Reports began to surface last year from players whose Xbox Live accounts were hacked after they played FIFA 11 and FIFA 12. Players’ accounts were being activated on Xbox 360 consoles that were not their own, at which point their credit cards were charged for large amounts of Microsoft Points, then used on FIFA downloadable content.
As Kotaku reported last month, when asked about all the claims of hacked accounts, EA responded that the problem was not a FIFA hack directly, but, “some phishing experiment that uses FIFA as the end game because it’s an attractive game.”
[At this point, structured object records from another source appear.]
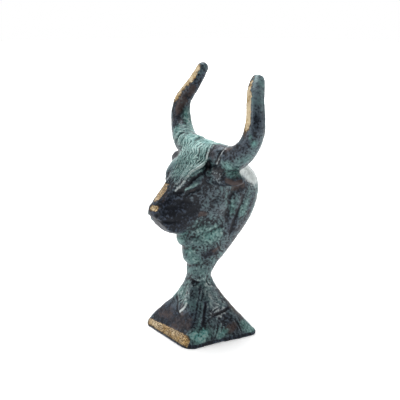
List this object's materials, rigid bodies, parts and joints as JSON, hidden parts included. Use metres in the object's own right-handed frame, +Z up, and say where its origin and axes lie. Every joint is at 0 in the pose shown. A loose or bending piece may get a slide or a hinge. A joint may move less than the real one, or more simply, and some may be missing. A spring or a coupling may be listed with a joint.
{
  "type": "minotaur bust",
  "caption": "Small cast bronze bust of a minotaur, a bull's head and neck with upswept horns on its own flared square plinth, to stand on a desk or shelf.",
  "frame": {"origin": "middle of the plinth's flat underside", "axes": "+Z up, the bull faces -Y, its left side is +X"},
  "size_m": [0.0623, 0.051, 0.1093],
  "materials": {
    "patinated_bronze": "blue-black patina with green verdigris in the hollows, bright filed faces on the horns, the nose and the foot of the plinth"
  },
  "bodies": {
    "root": {"minotaur_bust": "patinated_bronze"}
  },
  "joints": []
}
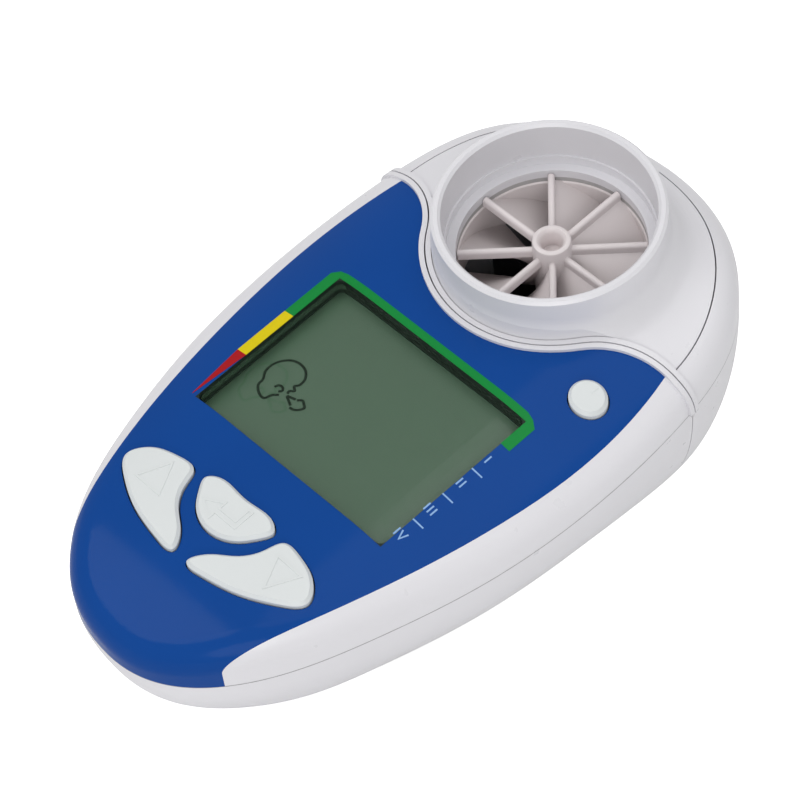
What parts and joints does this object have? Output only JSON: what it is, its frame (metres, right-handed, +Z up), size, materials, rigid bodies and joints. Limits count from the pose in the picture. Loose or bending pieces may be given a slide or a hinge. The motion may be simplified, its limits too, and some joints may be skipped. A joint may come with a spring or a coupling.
{
  "type": "spirometer",
  "caption": "Hand-held turbine spirometer: oval body with a display and keys, and a flowhead with a round mouthpiece socket over swirl vanes and a spinning vane.",
  "frame": {"origin": "centre of the footprint on the flat back, at the level the back rests on", "axes": "+Z up from the flat back, +Y along the body from the nose to the flowhead, +X to the user's right when the display is read from the nose end"},
  "size_m": [0.0624, 0.1092, 0.0456],
  "materials": {
    "casing": "smooth, light grey-white",
    "fascia": "glossy blue",
    "window": "clear",
    "lcd": "grey-green liquid-crystal panel",
    "black_plastic": "matt",
    "rubber_strip": "matt",
    "board": "solder mask",
    "components": "matt",
    "key_rubber": "matt",
    "keys": "satin",
    "steel": "bright",
    "cell": "plain sleeve",
    "contact_metal": "plated",
    "lamp_dark": "dark resin",
    "lamp_clear": "clear resin",
    "gasket": "matt",
    "stator": "smooth",
    "clear_tube": "clear",
    "bearing": "polished",
    "vane": "matt"
  },
  "bodies": {
    "body": {"lower_case": "casing", "upper_case": "casing", "fascia": "fascia", "display_window": "window", "lcd_panel": "lcd", "lcd_holder": "black_plastic", "lcd_connectors": "rubber_strip", "main_board": "board", "board_components": "components", "buzzer": "components", "keypad_mat": "key_rubber", "power_mat": "key_rubber", "case_screws": "steel", "battery_cell_left": "cell", "battery_cell_right": "cell", "battery_contacts": "contact_metal", "ir_detector": "lamp_dark", "ir_emitter": "lamp_clear"},
    "flowhead": {"rear_shell": "casing", "flowhead_cover": "casing", "flow_gasket": "gasket", "inlet_stator": "stator", "flow_tube": "clear_tube", "outlet_stator": "stator", "upper_bearing": "bearing", "lower_bearing": "bearing", "outlet_guard": "casing"},
    "rotor": {"rotor_vane": "vane", "rotor_spindle": "steel"},
    "battery_door": {"battery_door": "casing"},
    "down_key": {"down_key": "keys"},
    "up_key": {"up_key": "keys"},
    "enter_key": {"enter_key": "keys"},
    "power_key": {"power_key": "keys"}
  },
  "joints": [
    {"name": "flowhead_slide", "type": "slide", "parent": "body", "child": "flowhead", "axis": [0, 0.9932, 0.1167], "range_m": [0, 0.04]},
    {"name": "rotor_spin", "type": "hinge", "parent": "flowhead", "child": "rotor", "pos_m": [0, 0.03106, 0.01935], "axis": [0, -0.1167, 0.9932], "continuous": true},
    {"name": "battery_door_slide", "type": "slide", "parent": "body", "child": "battery_door", "axis": [0, -1, 0], "range_m": [0, 0.05]},
    {"name": "down_press", "type": "slide", "parent": "body", "child": "down_key", "axis": [0, 0.1167, -0.9932], "range_m": [0, 0.0008], "stiffness_N_per_m": 1200},
    {"name": "up_press", "type": "slide", "parent": "body", "child": "up_key", "axis": [0, 0.1167, -0.9932], "range_m": [0, 0.0008], "stiffness_N_per_m": 1200},
    {"name": "enter_press", "type": "slide", "parent": "body", "child": "enter_key", "axis": [0, 0.1167, -0.9932], "range_m": [0, 0.0008], "stiffness_N_per_m": 1200},
    {"name": "power_press", "type": "slide", "parent": "body", "child": "power_key", "axis": [0, 0.1167, -0.9932], "range_m": [0, 0.0008], "stiffness_N_per_m": 1200}
  ]
}
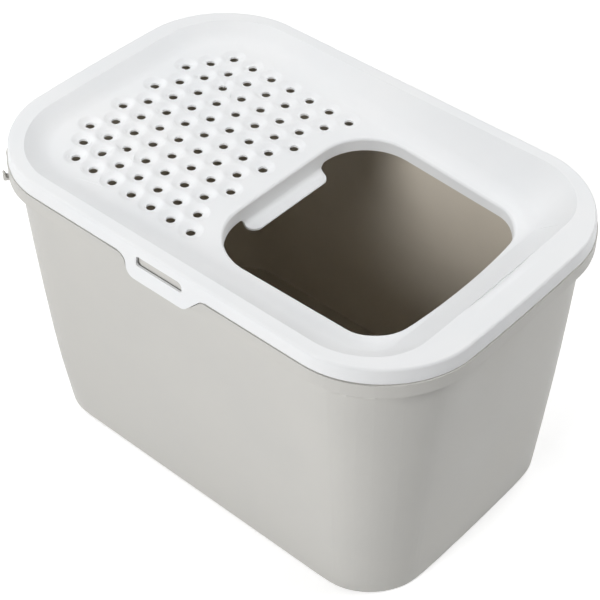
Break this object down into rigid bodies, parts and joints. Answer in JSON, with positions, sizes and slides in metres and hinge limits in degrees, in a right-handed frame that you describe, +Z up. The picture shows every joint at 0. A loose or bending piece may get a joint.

EA is now releasing a patch for both the Xbox 360 and PlayStation 3 versions of the FIFA Ultimate Team (FUT) and EA Sports Football Club (EAS FC) areas of FIFA 12. The Xbox version is released today, March 13; the PS3 patch arrives in North America on March 13 also, and on March 14 in all other regions. While the patch includes several gameplay and bug improvements, it most notably promises security enhancements to all FIFA accounts:
We’re committed to doing everything we can in our game to help keep you safe from phishers and scammers, and our March game update is key part of that commitment:
- It will now only be possible to send trade offers to people on your friends list.
- On entering FUT on your console for the first time after the update, you will be required to provide a unique answer to a security question.
- If anyone else attempts to enter your FUT account from a different console, they will be required to enter the answer to your security question.
While these measures will certainly make life much more difficult for those attempting to compromise others’ accounts, it’s still vitally important that you protect your information.
Whether the accounts are compromised through a phishing attempt, as EA and Microsoft assert, or through an account vulnerability, as many players believe, the additional layers of account security should help to protect FIFA fans.